The ordinance states that the credits can be used for watershed impervious cover but not zoning impervious cover, according to Greg Guernsey of the Planning and Development Review Department. Watershed regulations are more generous for developers than zoning restrictions, so areas of watershed impervious cover tend to be outside the city, where it’s much harder to develop commercial properties. On two separate occasions Walters attempted to transfer those impervious cover credits to other developers, but on both occasions, the city said no because the ordinance only dealt with watershed, not zoning. According to Guernsey, Walters was not happy.

“Walters’ contention was that he understood he might be able to use these credits for zoning impervious cover, and in reality he could only use them for watershed impervious cover,” Guernsey told In Fact Daily. “So that was an area of disagreement or misunderstanding. There was a hint of litigation that could occur.”

To ameliorate the situation, Guernsey’s staff got together with the city’s Real Estate Department and came up with an ordinance that would monetize those transfer rights and allow the city to pay Walters for them.

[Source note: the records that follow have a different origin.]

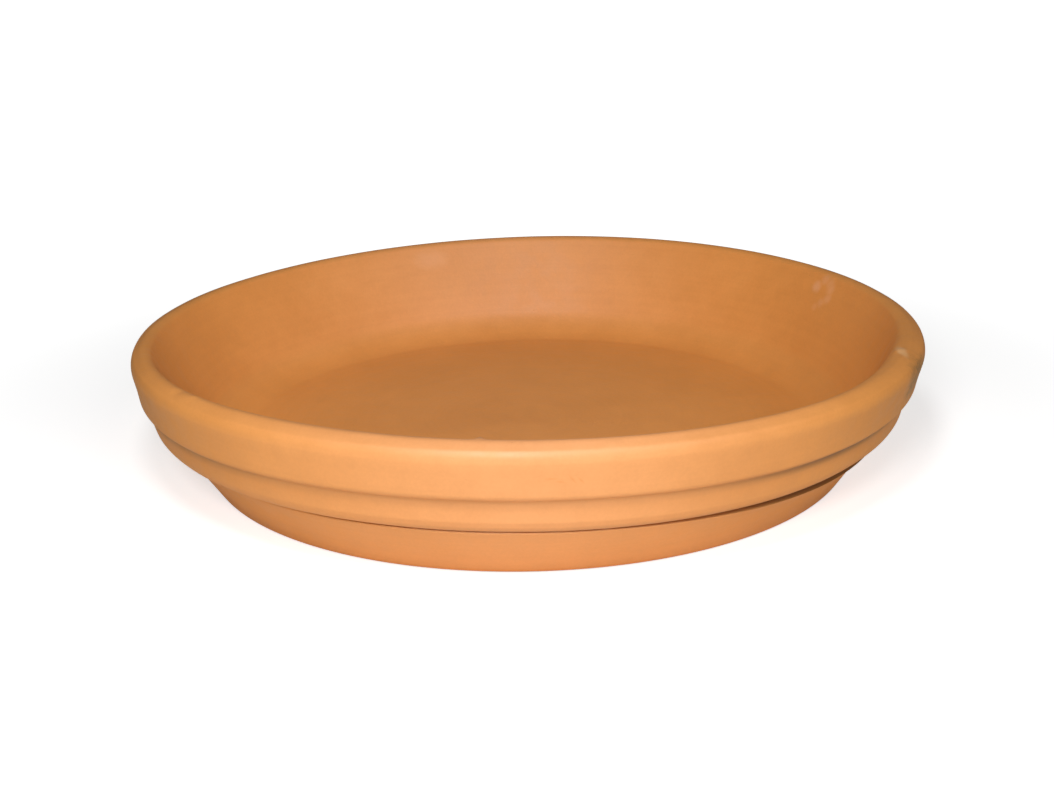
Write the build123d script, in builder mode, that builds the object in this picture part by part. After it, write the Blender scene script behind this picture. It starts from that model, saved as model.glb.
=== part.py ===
from build123d import *
from math import cos, radians, sin, tan
import os

# Plant saucer: a round tray of fired red clay that stands under a flower pot and catches its water.
# The real thing is one piece of clay, so the model is one solid turned about its centre line.
# All lengths are in millimetres. The origin is the middle of the face it stands on, +Z is up.

# Overall width, across the widest part of the rim
rim_diameter = 202.0

# Heights of the three stages of the outside wall, from the ground up
foot_height = 13.4
lower_band_height = 8.7
rim_band_height = 13.3

# Rim band: a plain face that leans out a little, with a rounded lower edge and a hollowed step under it
rim_band_lean = 12.0
rim_step_depth = 2.0
rim_step_rise = 1.1
rim_band_edge_radius = 1.9
rim_step_corner_radius = 2.4

# Lip: it rolls up from the inner wall, slopes down outwards across a narrow crest and turns over a
# tight edge into a wider shoulder
lip_shoulder_radius = 4.2
lip_edge_radius = 1.4
lip_break_angle = 26.0
lip_crest_width = 1.5
lip_crest_slope = 30.0
lip_inner_radius = 2.4

# Lower band: narrower, drawn in a little, with a full round lower edge that overhangs the foot
lower_band_taper = 1.3
undercut_depth = 4.4
undercut_rise = 1.2
lower_band_edge_radius = 3.8

# Foot: a plain wall that draws in to the face that the saucer stands on
foot_taper = 8.7
foot_edge_radius = 1.2

# Inside: a flat floor where the pot stands, a wide curve and a sloping wall
floor_thickness = 7.8
floor_curve_radius = 13.0
inner_wall_lean = 31.0

# Levels
total_height = foot_height + lower_band_height + rim_band_height
lower_band_top = foot_height + lower_band_height
rim_radius = rim_diameter / 2

# The lip, worked out from the shoulder inwards: centres of its three curves and ends of its crest
crest_turn = radians(90 - lip_crest_slope)
shoulder_reach = lip_shoulder_radius - lip_edge_radius
shoulder_x = rim_radius - lip_shoulder_radius
edge_x = shoulder_x + shoulder_reach * cos(radians(lip_break_angle))
crest_outer_x = edge_x + lip_edge_radius * cos(crest_turn)
crest_inner_x = crest_outer_x - lip_crest_width * sin(crest_turn)
inner_x = crest_inner_x - lip_inner_radius * cos(crest_turn)
inner_z = total_height - lip_inner_radius
crest_inner_z = inner_z + lip_inner_radius * sin(crest_turn)
crest_outer_z = crest_inner_z - lip_crest_width * cos(crest_turn)
edge_z = crest_outer_z - lip_edge_radius * sin(crest_turn)
shoulder_z = edge_z - shoulder_reach * sin(radians(lip_break_angle))

# Where the rim band's face leaves the shoulder, and its lower edge
face_top_x = shoulder_x + lip_shoulder_radius * cos(radians(rim_band_lean))
face_top_z = shoulder_z - lip_shoulder_radius * sin(radians(rim_band_lean))
face_foot_z = lower_band_top + rim_step_rise
face_foot_x = face_top_x - (face_top_z - face_foot_z) * tan(radians(rim_band_lean))

# Corners of the lower band and the foot
band_top_x = face_foot_x - rim_step_depth
band_foot_x = band_top_x - lower_band_taper
band_foot_z = foot_height + undercut_rise
foot_top_x = band_foot_x - undercut_depth
foot_x = foot_top_x - foot_taper

# Where the inner wall leaves the lip, and where its line meets the floor
wall_top_x = inner_x - lip_inner_radius * cos(radians(inner_wall_lean))
wall_top_z = inner_z + lip_inner_radius * sin(radians(inner_wall_lean))
wall_foot_x = wall_top_x - (wall_top_z - floor_thickness) * tan(radians(inner_wall_lean))

# Half of the cross-section: across the ground, up the outside, over the lip and back down the inside
with BuildPart() as saucer:
    with BuildSketch(Plane.XZ) as section:
        with BuildLine():
            Polyline(
                (0, 0),
                (foot_x, 0),
                (foot_top_x, foot_height),
                (band_foot_x, band_foot_z),
                (band_top_x, lower_band_top),
                (face_foot_x, face_foot_z),
                (face_top_x, face_top_z),
            )
            CenterArc(
                (shoulder_x, shoulder_z),
                lip_shoulder_radius,
                -rim_band_lean,
                rim_band_lean + lip_break_angle,
            )
            CenterArc(
                (edge_x, edge_z),
                lip_edge_radius,
                lip_break_angle,
                90 - lip_crest_slope - lip_break_angle,
            )
            Line((crest_outer_x, crest_outer_z), (crest_inner_x, crest_inner_z))
            CenterArc(
                (inner_x, inner_z),
                lip_inner_radius,
                90 - lip_crest_slope,
                90 + lip_crest_slope - inner_wall_lean,
            )
            Polyline(
                (wall_top_x, wall_top_z),
                (wall_foot_x, floor_thickness),
                (0, floor_thickness),
                (0, 0),
            )
        make_face()
        rounded_corners = (
            ((foot_x, 0), foot_edge_radius),
            ((band_foot_x, band_foot_z), lower_band_edge_radius),
            ((band_top_x, lower_band_top), rim_step_corner_radius),
            ((face_foot_x, face_foot_z), rim_band_edge_radius),
            ((wall_foot_x, floor_thickness), floor_curve_radius),
        )
        for corner, radius in rounded_corners:
            fillet(section.vertices().sort_by_distance(corner)[0], radius)
    revolve(axis=Axis.Z)

os.makedirs("parts", exist_ok=True)
saucer.part.label = "saucer"
export_step(saucer.part, "parts/saucer.step")
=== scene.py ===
# %% [markdown]
# A terracotta plant saucer
#
# The real thing is one piece of fired red clay: a tray that stands under a flower pot and catches the
# water that drains from it. It is pressed or turned, so almost everything about it is round, and what
# makes it look real is what the hand and the kiln do to that roundness.
#
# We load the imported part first. It gives the frame that everything here is placed in, in metres, with
# the saucer standing on z = 0 and its centre line on the Z axis.

# %% Load the part and keep its box
from math import atan2, cos, degrees, exp, hypot, pi, radians, sin, tan

import bmesh
import bpy
from mathutils import Matrix, Vector, noise


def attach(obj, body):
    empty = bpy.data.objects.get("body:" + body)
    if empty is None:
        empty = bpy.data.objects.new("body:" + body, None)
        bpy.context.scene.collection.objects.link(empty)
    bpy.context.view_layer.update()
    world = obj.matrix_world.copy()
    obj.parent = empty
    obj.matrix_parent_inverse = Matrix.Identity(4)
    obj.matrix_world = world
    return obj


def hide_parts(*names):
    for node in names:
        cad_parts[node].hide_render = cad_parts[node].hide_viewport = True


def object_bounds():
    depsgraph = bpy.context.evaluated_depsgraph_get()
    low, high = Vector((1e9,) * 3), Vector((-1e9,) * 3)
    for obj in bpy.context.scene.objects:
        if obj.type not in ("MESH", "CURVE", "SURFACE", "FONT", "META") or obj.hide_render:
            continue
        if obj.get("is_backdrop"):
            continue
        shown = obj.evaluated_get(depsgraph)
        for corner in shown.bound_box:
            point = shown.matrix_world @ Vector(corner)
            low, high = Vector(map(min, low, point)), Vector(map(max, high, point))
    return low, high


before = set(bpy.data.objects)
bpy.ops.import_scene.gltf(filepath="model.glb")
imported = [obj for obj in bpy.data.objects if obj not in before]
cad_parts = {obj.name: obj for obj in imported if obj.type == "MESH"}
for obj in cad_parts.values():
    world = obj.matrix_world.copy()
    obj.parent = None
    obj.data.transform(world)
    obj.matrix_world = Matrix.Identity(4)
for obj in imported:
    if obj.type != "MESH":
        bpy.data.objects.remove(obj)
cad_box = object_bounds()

mm = 0.001
rim_radius = cad_box[1][0]
rim_height = cad_box[1][2]
print(f"rim radius {rim_radius / mm:.1f} mm, rim height {rim_height / mm:.1f} mm")

# %% [markdown]
# The camera
#
# The photograph looks down into the saucer at about 18 degrees from 40 cm away. That is close, and it
# shows: the near rim is drawn much larger than the far one. A longer lens from further off could
# frame the same width, but the ellipse of the rim and the height of the wall wouldn't both fit, so
# the distance was chosen first and the lens after it. The camera was held a little crooked, too.

# %% Camera
camera_place = Vector((-0.35, -384.1, 137.61)) * mm
camera_down = radians(17.88)
camera_roll = radians(-1.3)
camera_lens = 52.05

camera = bpy.data.objects.new("camera", bpy.data.cameras.new("camera"))
bpy.context.scene.collection.objects.link(camera)
bpy.context.scene.camera = camera
camera.data.lens = camera_lens
tilt = Matrix.Rotation(radians(90) - camera_down, 4, "X")
camera.matrix_world = Matrix.Translation(camera_place) @ tilt @ Matrix.Rotation(camera_roll, 4, "Z")
print(f"camera {camera_place.length / mm:.0f} mm from the middle of the base, lens {camera_lens} mm")

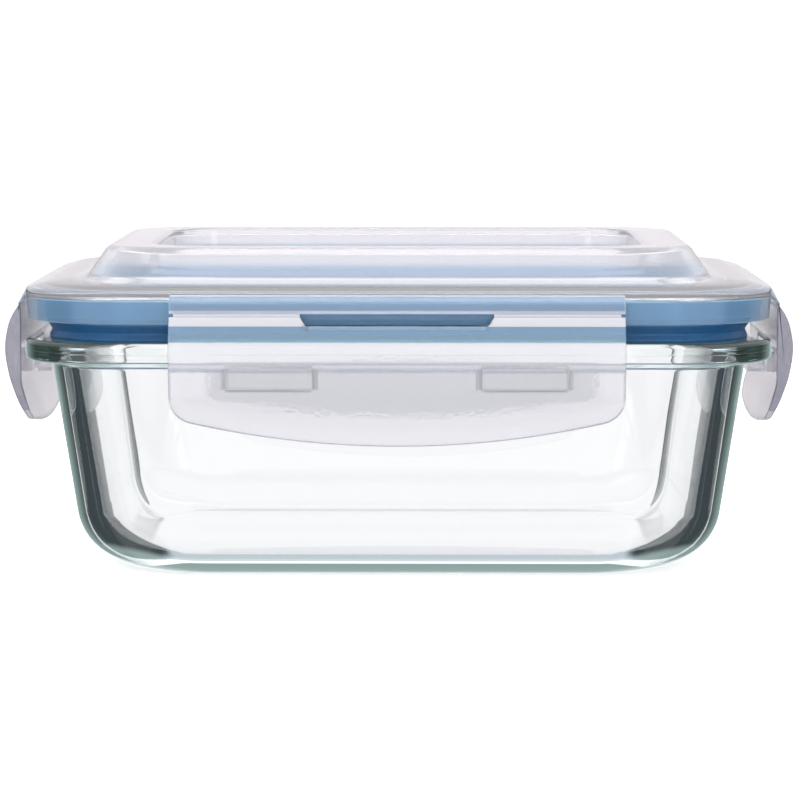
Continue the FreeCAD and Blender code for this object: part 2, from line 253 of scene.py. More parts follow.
def outline_loop(outline, z):
    """Points round a rounded rectangle, counter-clockwise from above, always the same number of them."""
    half_x, half_y, corner = outline
    corner = max(corner, SMALLEST_CORNER)
    run_x = half_x - corner
    run_y = half_y - corner
    points = []
    for quarter, (x, y) in enumerate(((run_x, run_y), (-run_x, run_y), (-run_x, -run_y), (run_x, -run_y))):
        for step in range(CORNER_STEPS + 1):
            angle = math.radians(90 * (quarter + step / CORNER_STEPS))
            points.append((x + corner * math.cos(angle), y + corner * math.sin(angle), z))
        along_x = quarter % 2 == 0
        run = run_x if along_x else run_y
        sign = -1 if quarter < 2 else 1
        start_x, start_y, _ = points[-1]
        for share in STRAIGHT_SHARES:
            slide = 2 * run * share * sign
            if along_x:
                points.append((start_x + slide, start_y, z))
            else:
                points.append((start_x, start_y + slide, z))
    return points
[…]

Under the terms of the agreement, which Council approved Thursday, the city will pay Walters $887,500 for the remaining credits and grant him $500,000 in development fee waivers, which can be used for review and permit fees for site plans, building permits, mechanical permits, etc.

For Cofer, the agreement is a way to finally do right by a man who was willing to sell a prime piece of undeveloped land for environmental purposes — to, as he told Council, “make him whole and healthy.”

“We’ve just never done the right thing, in my opinion, for Mr. Walters,” Cofer said.

Mayor Lee Leffingwell agreed, saying the ordinance would allow the city to fix a longstanding misunderstanding, maintain its reputation for fairness, and “reinforce the original intent of the agreement.”

“What we’re talking about is integrity and the credibility of Austin when it bargains for things like this going forward,” Leffingwell said. “It becomes a matter of fair play and really fulfilling the expectations of the original agreement to a great extent.”

But Council Member Laura Morrison took issue with the implication that the city had acted in bad faith, and that rectifying the “problem” now was in the best interests of the city.

“The problem I have is the suggestion that we somehow took advantage of Mr. Walters some years ago,” Morrison said. “I have to assume it was a fair deal. When we’re looking at the potential for changing and renegotiating this agreement I have to ask ‘Why is it good for the city?’ People say we gave him a bad deal then. I can’t work from that; I have to work from, ‘Why is this a good deal for the city?’ And I don’t find anything compelling that suggests it’s a good deal for the city.

“I don’t see what it brings to the city, and I do believe we have acted with integrity in negotiating a fair deal in the first place and in actually implementing that deal.”

Unfortunately for Morrison, she could only find one other Council member, Kathie Tovo, to agree with her. Tovo managed to convince her colleagues to amend the ordinance to limit the $500,000 in development waivers Walters would be getting to projects in the Desired Development Zone, so as to further incentivize development outside the Drinking Water Protection Zone.